In retrospect, all of this pearl-clutching has been reassessed as narrow-minded bigotry, but the attention and scorn that “Do Ya Think I’m Sexy” engendered is much the same as the attention and scorn that Hilton attracted. Her recording of it is brilliant not because she radically reinterprets the song in an innovative new way (honestly, she does a good but not revelatory job).

Rather, it’s because it’s a cheeky way of sending up the prurient and sex-charged hoopla that surrounds every public utterance or movement that she makes. As if to further highlight the impact of reality television on popular culture, Stewart’s daughter, Kimberly, would create a career that’s hugely influenced by Hilton’s (including some time on reality television).

Ultimately, what Paris achieves is stillness and timelessness as a piece of pop art that follows Andy Warhol’s Marilyn Diptych (1962).

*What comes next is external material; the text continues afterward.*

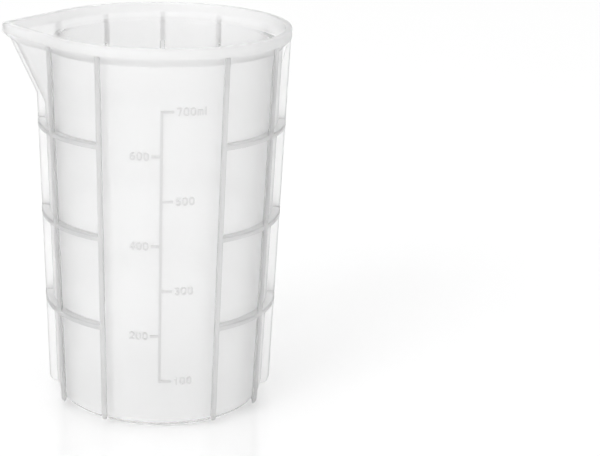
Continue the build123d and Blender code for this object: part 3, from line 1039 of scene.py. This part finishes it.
class CUP_OT_stage(bpy.types.Operator):
    """Set the floor, the lamps and the camera"""

    bl_idname = "cup.stage"
    bl_label = "Stage"

    def execute(self, context):
        scene, studio = context.scene, context.scene.cup_studio
        half = studio.floor_size / 2
        mesh = bpy.data.meshes.new("studio_floor")
        corners = [(-half, -half, 0), (half, -half, 0), (half, half, 0), (-half, half, 0)]
        mesh.from_pydata(corners, [], [(0, 1, 2, 3)])
        floor = bpy.data.objects.new("studio_floor", mesh)
        floor.location.z = -FLOOR_GAP
        scene.collection.objects.link(floor)

        # Painted board under a clear coat: white, with a soft reflection of what stands on it
        material = bpy.data.materials.new("white_studio_floor")
        material.use_nodes = True
        tree = material.node_tree
        tree.nodes.clear()
        paint = put(tree, "ShaderNodeBsdfDiffuse", inputs={"Color": linear(studio.floor_colour)})
        polish = put(
            tree, "ShaderNodeBsdfGlossy", inputs={"Color": WHITE, "Roughness": studio.gloss_roughness}
        )
        glance = put(tree, "ShaderNodeFresnel", inputs={"IOR": studio.gloss_index})
        sheet = put(
            tree,
            "ShaderNodeMixShader",
            inputs={0: glance.outputs[0], 1: paint.outputs[0], 2: polish.outputs[0]},
        )
        put(tree, "ShaderNodeOutputMaterial", inputs={"Surface": sheet.outputs[0]})
        mesh.materials.append(material)

        world = bpy.data.worlds.new("white_studio")
        world.use_nodes = True
        tree = world.node_tree
        tree.nodes.clear()
        aim = put(tree, "ShaderNodeTexCoord").outputs["Generated"]
        way = put(tree, "ShaderNodeSeparateXYZ", inputs={"Vector": aim}).outputs

        # White to the camera; the cup sees the room a little darker at its left and right
        sideways = reckon(tree, "abs(x)", x=way["X"])
        strength = reckon(
            tree,
            "1 - (1 - seen) * dark * card",
            seen=put(tree, "ShaderNodeLightPath").outputs["Is Camera Ray"],
            dark=studio.side_dark,
            card=ramp(tree, sideways, studio.side_edge, studio.side_edge + CARD_FADE),
        )
        sky = put(tree, "ShaderNodeBackground", inputs={"Color": WHITE, "Strength": strength})
        put(tree, "ShaderNodeOutputWorld", inputs={"Surface": sky.outputs[0]})
        scene.world = world

        lamp = bpy.data.lights.new("key_lamp", "AREA")
        lamp.shape, lamp.size, lamp.energy = "DISK", studio.lamp_size, studio.lamp_power
        key = bpy.data.objects.new("key_lamp", lamp)
        key.location = (-studio.lamp_side, -studio.lamp_front, studio.lamp_height)
        key.rotation_euler = (-key.location).to_track_quat("-Z", "Y").to_euler()
        scene.collection.objects.link(key)

        # Light that is caught in the rubber is followed until it leaves, without blurring
        scene.cycles.blur_glossy = 0.0
        scene.cycles.max_bounces = LIGHT_BOUNCES
        scene.cycles.transmission_bounces = scene.cycles.glossy_bounces = LIGHT_BOUNCES
        scene.cycles.diffuse_bounces = DIFFUSE_BOUNCES

        data = bpy.data.cameras.new("photo_camera")
        data.lens, data.sensor_width, data.shift_x = studio.focal_length, SENSOR, studio.frame_shift
        camera = bpy.data.objects.new("photo_camera", data)
        camera.matrix_world = (
            Matrix.Translation((0, -studio.camera_distance, studio.camera_height))
            @ Matrix.Rotation(math.pi / 2 - studio.camera_tilt, 4, "X")
            @ Matrix.Rotation(studio.camera_roll, 4, "Z")
        )
        scene.collection.objects.link(camera)
        scene.camera = camera
        scene.view_settings.view_transform = "Standard"
        return {"FINISHED"}


class CUP_PT_panel(bpy.types.Panel):
    """Lists the steps that make the cup"""

    bl_idname = "CUP_PT_panel"
    bl_label = "Mixing cup"
    bl_space_type = "VIEW_3D"
    bl_region_type = "UI"
    bl_category = "Mixing cup"

    def draw(self, context):
        for operator in OPERATORS:
            self.layout.operator(operator.bl_idname)
        for name in GROUPS:
            box = self.layout.box()
            group = getattr(context.scene, name)
            for key in group.__annotations__:
                box.prop(group, key)


GROUPS = {
    "mixing_cup": CupSizes,
    "cup_ribs": RibSizes,
    "silicone_look": SiliconeLook,
    "cup_studio": StudioSizes,
}
OPERATORS = [
    CUP_OT_shell,
    CUP_OT_ribs,
    CUP_OT_hoops,
    CUP_OT_keel,
    CUP_OT_scale,
    CUP_OT_fuse,
    CUP_OT_stage,
]


def register():
    for kind in (*GROUPS.values(), *OPERATORS, CUP_PT_panel):
        bpy.utils.register_class(kind)
    for name, group in GROUPS.items():
        setattr(bpy.types.Scene, name, PointerProperty(type=group))


def unregister():
    for name in GROUPS:
        delattr(bpy.types.Scene, name)
    for kind in reversed((*GROUPS.values(), *OPERATORS, CUP_PT_panel)):
        bpy.utils.unregister_class(kind)


def main():
    """Makes the cup and its stage."""
    register()
    for operator in OPERATORS:
        section, name = operator.bl_idname.split(".")
        if getattr(getattr(bpy.ops, section), name)() != {"FINISHED"}:
            raise RuntimeError(f"{operator.bl_label} did not finish")


if __name__ == "__main__":
    main()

Completed after Marilyn Monroe’s death, Warhol’s piece was able to take an already-iconic personality and flatten her into a ubiquitous work of art. Paris is similar in that it takes a figure typically seen as an amalgamation of sexual and gender mores and creates a plastic, disposable work of art. It’s at once a commentary on and a product of the culture it’s reflecting. Listening to Paris in 2021, one must assess the album in a variety of ways. (Primarily, how pop culture presents overt female sexuality and, in particular, white blonde female sexuality.)

American popular culture has always been fascinated by white blondes. For instance, Hitchcock fetishized them in his films, and the 1950s and early 1960s ushered in a boom of sex bombs that followed in Monroe’s wake, such as Mamie Van Doren, Jayne Mansfield, and Sheree North. Hilton shares some traits with Monroe (namely, both are embodiments of America’s sexual hangups and desires,). Like Monroe, Hilton provokes both strongly positive and strongly negative reactions that are often laced with misogyny whenever she creates a public spectacle. Undeniably, many stand-up comics and late-night talk show hosts from the 2000s have a lot to answer for today.

Paris is a snapshot of Paris Hilton at the peak of that public spectacle. That it’s also a damn fine record is serendipitous.